The story scrambles all over the place, lacking the shorn narrative fluency of John McTiernan’s original, or even the trashy yet consistent aesthetic of Stephen Hopkins’ underrated sequel (which, bizarrely, The Predator still acknowledges as canon despite being set in a future 1997 that never happened). The mid-section of the film ups the comedy factor considerably; a lot of goodwill is placed on the shoulders of our quirky, squabbling soldiers. It’s chaotic but fun in a scattershot sort of way, and even evokes the golden era of the slasher movie during a sequence set at a high school at night.

What really cripples the film (aside from several garbage ideas) is the hyperactive editing, which is a problem from the get-go. The Predator charges out the door and doesn’t stop once, not even long enough for you to get to know anybody or anchor any sense of connection. In short, it doesn’t pause to check whether you give a shit.

A case in point is the scene which establishes Rory’s inevitable savant abilities, faithfully replacing chess pieces on several toppled boards. Black doesn’t even bother paying off whether the kid actually got it right. It’s a small point but emblematic of the careless rushing that dogs the movie.

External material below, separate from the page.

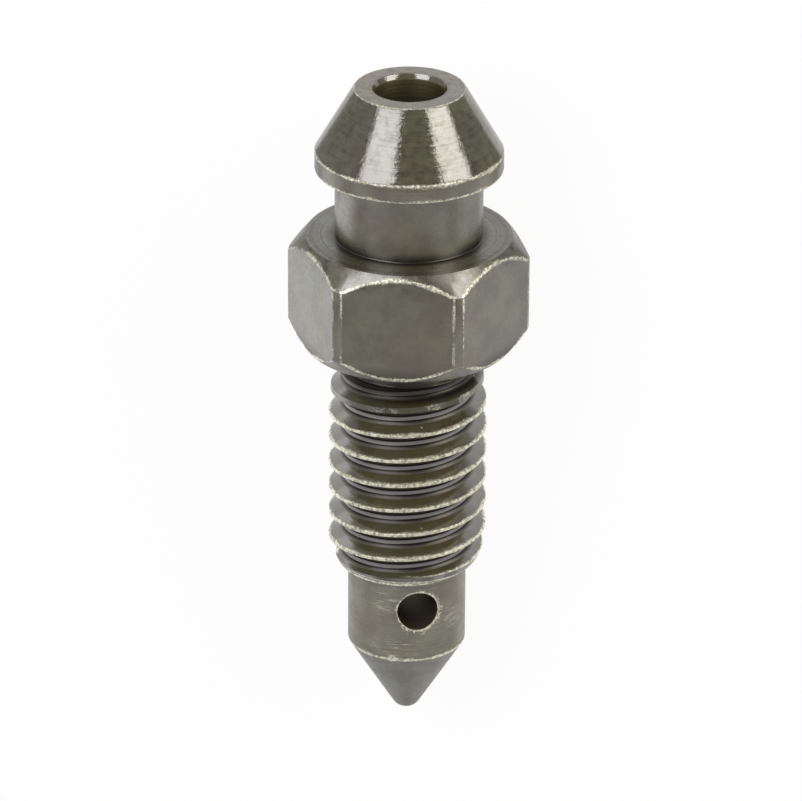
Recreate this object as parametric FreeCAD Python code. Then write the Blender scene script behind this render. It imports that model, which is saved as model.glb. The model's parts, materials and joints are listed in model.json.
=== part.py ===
import FreeCAD, Part
import math
import os

# A bleeder screw, turned in one piece from hexagon bar, threaded, and drilled from the head down
# to a cross hole above its seat cone. It is drawn upright, with the tip at height zero, and is
# laid down at the end as it comes to rest. Lengths are in millimetres and angles in degrees.

# Lengths along the axis, from the tip to the top face. They add up to 25.0 overall.
seat_cone_length = 2.98
shank_length = 3.19
thread_length = 8.05
undercut_length = 0.86
hexagon_height = 4.20
neck_length = 2.64
nipple_land_length = 0.66
nipple_cone_length = 2.42

# Diameters of the turned surfaces.
shank_diameter = 4.36
neck_diameter = 5.38
nipple_diameter = 6.84
top_face_diameter = 4.04

# The blunt nose of the seat cone.
nose_radius = 0.6

# The thread: a right-hand metric thread, M6 x 1, with its crests a little under the nominal size.
thread_nominal_diameter = 6.0
thread_pitch = 1.0
thread_angle = 60.0
crest_relief = 0.1
thread_depth_ratio = 0.61343
crest_flat = 0.1
groove_overshoot = 0.05
lead_step_length = 0.09
lead_diameter = 5.12
lead_chamfer_length = 0.84
front_crest_height = 10.479
runout_taper_length = 1.4
runout_taper_drop = 0.13
runout_chamfer_length = 0.35
undercut_below_root = 0.03

# The hexagon, and the turned chamfers that round its corners off at both ends.
hexagon_across_flats = 7.8
hexagon_corner_diameter = 8.80
hexagon_top_circle = 7.52
hexagon_under_circle = 7.58
hexagon_top_chamfer_length = 0.76
hexagon_under_chamfer_length = 0.70

# Drilled holes.
bore_diameter = 2.3
bore_chamfer = 0.2
drill_point_angle = 118.0
cross_hole_diameter = 1.5
cross_hole_height = 5.0
cross_hole_turn = 17.0

# Small rounds and broken edges.
nipple_edge_break = 0.07
top_edge_round = 0.08
neck_root_fillet = 0.16
undercut_corner_chamfer = 0.12

# Heights that follow from the lengths.
shank_bottom = seat_cone_length
thread_bottom = shank_bottom + shank_length
thread_top = thread_bottom + thread_length
hexagon_bottom = thread_top + undercut_length
hexagon_top = hexagon_bottom + hexagon_height
nipple_bottom = hexagon_top + neck_length
nipple_top = nipple_bottom + nipple_land_length
overall_length = nipple_top + nipple_cone_length

# Radii that follow from the diameters and the thread.
shank_radius = shank_diameter / 2
neck_radius = neck_diameter / 2
nipple_radius = nipple_diameter / 2
top_face_radius = top_face_diameter / 2
bore_radius = bore_diameter / 2
flat_reach = hexagon_across_flats / 2
corner_radius = hexagon_corner_diameter / 2
top_circle_radius = hexagon_top_circle / 2
under_circle_radius = hexagon_under_circle / 2
nominal_radius = thread_nominal_diameter / 2
crest_radius = nominal_radius - crest_relief
root_radius = nominal_radius - thread_depth_ratio * thread_pitch
undercut_radius = root_radius - undercut_below_root
flank_slope = math.tan(math.radians(thread_angle / 2))
lead_radius = lead_diameter / 2
lead_chamfer_top = thread_bottom + lead_step_length + lead_chamfer_length

ORIGIN = FreeCAD.Vector(0, 0, 0)
UP = FreeCAD.Vector(0, 0, 1)
FREE_SPACE = 1.0
FULL_TURN = 360.0
FRONT_AZIMUTH = -90.0
HEXAGON_SIDES = 6


def at(radius, height):
    """A point of the turned profile."""
    return FreeCAD.Vector(radius, 0, height)


def line(start, end):
    return Part.LineSegment(start, end).toShape()


def arc(start, middle, end):
    return Part.Arc(start, middle, end).toShape()


def fillet(before, corner, after, radius):
    """The round of a corner between two straight runs: its two ends and its middle."""
    back = (before - corner).normalize()
    ahead = (after - corner).normalize()
    half_angle = back.getAngle(ahead) / 2
    setback = radius / math.tan(half_angle)
    to_centre = (back + ahead).normalize() * (radius / math.sin(half_angle))
    middle = corner + to_centre - to_centre.normalize() * radius
    return corner + back * setback, middle, corner + ahead * setback


def turned_profile():
    """The outside of the screw from the tip to the top face, closed along the axis."""
    to_corner = math.hypot(shank_radius, shank_bottom - nose_radius)
    half_cone = math.atan2(shank_radius, shank_bottom - nose_radius) - math.asin(nose_radius / to_corner)
    half_nose = (math.pi / 2 - half_cone) / 2
    tip = at(0, 0)
    nose_middle = at(nose_radius * math.sin(half_nose), nose_radius * (1 - math.cos(half_nose)))
    nose_end = at(nose_radius * math.cos(half_cone), nose_radius * (1 - math.sin(half_cone)))
    edges = [arc(tip, nose_middle, nose_end)]
    here = nose_end

    def run_to(radius, height):
        nonlocal here
        there = at(radius, height)
        edges.append(line(here, there))
        here = there

    def round_to(radius, height, after, round_radius):
        nonlocal here
        start, middle, end = fillet(here, at(radius, height), after, round_radius)
        edges.append(line(here, start))
        edges.append(arc(start, middle, end))
        here = end

    run_to(shank_radius, shank_bottom)
    run_to(shank_radius, thread_bottom)
    run_to(lead_radius, thread_bottom + lead_step_length)
    run_to(crest_radius, lead_chamfer_top)
    runout_top = thread_top - runout_chamfer_length
    run_to(crest_radius, runout_top - runout_taper_length)
    run_to(crest_radius - runout_taper_drop, runout_top)
    run_to(undercut_radius, thread_top)
    run_to(undercut_radius, hexagon_bottom - undercut_corner_chamfer)
    run_to(undercut_radius + undercut_corner_chamfer, hexagon_bottom)
    run_to(under_circle_radius, hexagon_bottom)
    run_to(corner_radius, hexagon_bottom + hexagon_under_chamfer_length)
    run_to(corner_radius, hexagon_top - hexagon_top_chamfer_length)
    run_to(top_circle_radius, hexagon_top)
    round_to(neck_radius, hexagon_top, at(neck_radius, nipple_bottom), neck_root_fillet)
    run_to(neck_radius, nipple_bottom)
    run_to(nipple_radius - nipple_edge_break, nipple_bottom)
    run_to(nipple_radius, nipple_bottom + nipple_edge_break)
    run_to(nipple_radius, nipple_top - nipple_edge_break)
    cone_slope = (nipple_radius - top_face_radius) / nipple_cone_length
    run_to(nipple_radius - nipple_edge_break * cone_slope, nipple_top + nipple_edge_break)
    round_to(top_face_radius, overall_length, at(0, overall_length), top_edge_round)
    run_to(0, overall_length)
    edges.append(line(here, tip))
    return Part.Wire(edges)


def turned_body():
    return Part.Face(turned_profile()).revolve(ORIGIN, UP, FULL_TURN)


def hexagon_prism(bottom, height):
    """A hexagon bar with one flat facing the front, which is the -Y side."""
    corner_reach = flat_reach / math.cos(math.pi / HEXAGON_SIDES)
    corners = []
    for corner in range(HEXAGON_SIDES + 1):
        angle = 2 * math.pi * corner / HEXAGON_SIDES
        corners.append(FreeCAD.Vector(corner_reach * math.cos(angle), corner_reach * math.sin(angle), bottom))
    return Part.Face(Part.makePolygon(corners)).extrude(UP * height)


def outside_of_flats():
    """What is missing from the turned body beside the six flats."""
    bottom = hexagon_bottom - undercut_length / 2
    height = hexagon_top + neck_length / 2 - bottom
    stock = Part.makeCylinder(corner_radius + FREE_SPACE, height, FreeCAD.Vector(0, 0, bottom))
    return stock.cut(hexagon_prism(bottom, height))


def thread_groove():
    """Cutters for the helical groove, one to a turn. It starts beside the shank and ends in the undercut."""
    mouth_radius = crest_radius + groove_overshoot
    mouth = thread_pitch - crest_flat + 2 * groove_overshoot * flank_slope
    root_flat = mouth - 2 * (mouth_radius - root_radius) * flank_slope
    groove_bottom = thread_bottom - root_flat
    groove_height = thread_top + root_flat - groove_bottom
    profile = Part.makePolygon([
        at(root_radius, -root_flat / 2),
        at(mouth_radius, -mouth / 2),
        at(mouth_radius, mouth / 2),
        at(root_radius, root_flat / 2),
        at(root_radius, -root_flat / 2),
    ])
    pieces = math.ceil(groove_height / thread_pitch)
    piece_height = groove_height / pieces
    helix = Part.Wire(Part.makeHelix(thread_pitch, piece_height, root_radius))
    lowest = helix.makePipeShell([profile], True, True)
    front_groove_height = front_crest_height - thread_pitch / 2
    turns_to_front = (front_groove_height - groove_bottom) / thread_pitch
    cutters = []
    for piece in range(pieces):
        rise = piece * piece_height
        cutter = lowest.copy()
        cutter.rotate(ORIGIN, UP, FULL_TURN * (rise / thread_pitch - turns_to_front) + FRONT_AZIMUTH)
        cutter.translate(UP * (groove_bottom + rise))
        cutters.append(cutter)
    return cutters


def drilled_bore():
    """The blind bore from the top face to the cross hole, with its drill point and mouth chamfer."""
    point_length = bore_radius / math.tan(math.radians(drill_point_angle / 2))
    mouth_reach = bore_radius + bore_chamfer
    edges = Part.makePolygon([
        at(0, cross_hole_height - point_length),
        at(bore_radius, cross_hole_height),
        at(bore_radius, overall_length - bore_chamfer),
        at(mouth_reach, overall_length),
        at(mouth_reach, overall_length + FREE_SPACE),
        at(0, overall_length + FREE_SPACE),
        at(0, cross_hole_height - point_length),
    ])
    return Part.Face(edges).revolve(ORIGIN, UP, FULL_TURN)


def cross_hole():
    """The hole through both walls of the shank, turned to the right of the front flat."""
    turn = math.radians(cross_hole_turn)
    outward = FreeCAD.Vector(math.sin(turn), -math.cos(turn), 0)
    reach = shank_radius + FREE_SPACE
    start = UP * cross_hole_height - outward * reach
    return Part.makeCylinder(cross_hole_diameter / 2, 2 * reach, start, outward)


def upright_screw():
    body = turned_body().cut(outside_of_flats())
    for cutter in thread_groove():
        body = body.cut(cutter)
    body = body.cut(drilled_bore())
    body = body.cut(cross_hole())
    return body


def rest_tilt():
    """The angle between the axis and the floor when the screw lies on a flat's lower edge and its thread."""
    under_slope = hexagon_under_chamfer_length / (corner_radius - under_circle_radius)
    flat_edge_height = hexagon_bottom + max(flat_reach - under_circle_radius, 0) * under_slope
    lead_slope = (crest_radius - lead_radius) / lead_chamfer_length
    crests_below_front = round((front_crest_height - thread_bottom) / thread_pitch)
    tilts = []
    for crest in range(crests_below_front):
        crest_height = front_crest_height - (crest + 0.5) * thread_pitch + crest_flat / 2
        crest_reach = crest_radius - max(lead_chamfer_top - crest_height, 0) * lead_slope
        tilts.append(math.atan2(flat_reach - crest_reach, flat_edge_height - crest_height))
    return min(tilts)


def laid_down(screw):
    """The screw as it rests, front flat up and head to +X, its box centred on the origin and on the floor."""
    axis_down = FreeCAD.Rotation(FreeCAD.Vector(0, 1, 0), 90 - math.degrees(rest_tilt()))
    front_up = FreeCAD.Rotation(UP, FRONT_AZIMUTH)
    resting = screw.copy()
    resting.Placement = FreeCAD.Placement(ORIGIN, axis_down.multiply(front_up))
    box = resting.optimalBoundingBox(False, False)
    resting.translate(FreeCAD.Vector(-box.Center.x, -box.Center.y, -box.ZMin))
    return resting


def main():
    screw = upright_screw()
    print("overall length", round(overall_length, 4), "solids", len(screw.Solids), "valid", screw.isValid())
    print("centre of gravity above the tip", round(screw.CenterOfGravity.z, 4), "volume", round(screw.Volume, 3))
    print("angle to the floor", round(math.degrees(rest_tilt()), 3))
    resting = laid_down(screw)
    os.makedirs("parts", exist_ok=True)
    resting.exportStep("parts/bleeder_screw.step")


main()
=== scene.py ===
import json
import math
from types import SimpleNamespace

import bmesh
import bpy
from bpy.props import FloatProperty, FloatVectorProperty, IntProperty, PointerProperty
from bpy.types import Operator, Panel, PropertyGroup
from mathutils import Matrix, Vector


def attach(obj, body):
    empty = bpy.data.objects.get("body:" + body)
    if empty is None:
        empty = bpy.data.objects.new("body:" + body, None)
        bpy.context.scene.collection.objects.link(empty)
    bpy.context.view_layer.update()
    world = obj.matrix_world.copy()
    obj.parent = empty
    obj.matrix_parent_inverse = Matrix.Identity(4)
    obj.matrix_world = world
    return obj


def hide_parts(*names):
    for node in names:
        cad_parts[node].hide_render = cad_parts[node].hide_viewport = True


bl_info = {
    "name": "Bleeder Screw",
    "version": (1, 0, 0),
    "blender": (4, 5, 0),
    "location": "3D View > Sidebar > Bleeder Screw",
    "description": "Turns, threads and drills a dark steel bleeder screw and lays it on a studio floor",
    "category": "Object",
}

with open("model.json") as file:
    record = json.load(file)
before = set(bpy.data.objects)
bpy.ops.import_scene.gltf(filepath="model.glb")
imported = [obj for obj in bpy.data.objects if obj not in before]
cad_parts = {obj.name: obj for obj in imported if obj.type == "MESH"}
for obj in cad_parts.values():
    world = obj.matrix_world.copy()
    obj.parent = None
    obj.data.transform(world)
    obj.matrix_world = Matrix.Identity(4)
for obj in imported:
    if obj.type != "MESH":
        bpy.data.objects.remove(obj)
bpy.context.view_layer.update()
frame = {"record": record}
MOUNTS = {mount["name"]: mount for mount in frame["record"]["mounts"]}

SCREW = "turned_screw"
CUTTER = "cutter"
STEEL = "dark_turned_steel"
MM = 1000.0
SIDES = 6
NOSE_STEPS = 8
CROSS_HOLE_FACETS = 72
SMOOTH_BELOW = math.radians(32.0)
SHARP_ABOVE = math.radians(20.0)


def length(name, default, description):
    return FloatProperty(
        name=name, description=description, default=default, min=0.0, unit="LENGTH", precision=5)


def angle(name, degrees, description):
    return FloatProperty(
        name=name, description=description, default=math.radians(degrees), subtype="ANGLE")


def colour(name, default, description):
    return FloatVectorProperty(
        name=name, description=description, default=default, subtype="COLOR", min=0.0, max=1.0)


def share(name, default, description):
    return FloatProperty(
        name=name, description=description, default=default, min=0.0, max=1.0, subtype="FACTOR")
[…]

Most action sequences are a tumble of confused flash cutting occurring in the dark. What’s most discernible during this chaotic mess is the film’s fondness for hokey digital blood. There’s a lot of grue in The Predator, but even gore hounds won’t get their ya-yas, as everything is either blink-and-you’ll-miss-it or conspicuously cheap.

Stocked full of wise cracking ciphers, cartoonish villains and a preoccupation with an ill-conceived hybridisation subplot, The Predator is the Alien: Resurrection of this franchise. It has flashes here and there where you think it’s about to course-correct and salvage itself, but the moment never truly comes. The ante-upping mid-section is some respite, but it doesn’t last (and is also mired by, umm, Predator Dogs?). By the murky finale, things have descended into incomprehensible tedium and further laughable missteps.

Hands up who wanted to see a Predator sending threats via futuristic text message?

And not for nothing, The Predator not only leans on autism as a plot device which feels kinda exploitative, it also casually equates being gay with being crazy. So, there’s that.

I get it. It’s meant to be a comedy so lighten up, right? But its the kind of comedy that James Gunn would’ve tweeted a decade ago. Offensive or not, it’s also, bluntly, not funny.

The slam to credits threatens a further sequel with a development that whole-heartedly jumps the shark. Here’s to strongly hoping that that movie doesn’t get made. The Predator leans heavily on Henry Jackman’s original score from the 1987 flick that started the series. It’s a move that is likely intended to reinforce a sense of the kindred, but it more consistently reminds you of the calibre of action sci-fi flick you could be watching. Instead The Predator more closely resembles something like, say, Species.

Does anyone suddenly miss Adrien Brody trying to do his best Christian Bale Batman voice?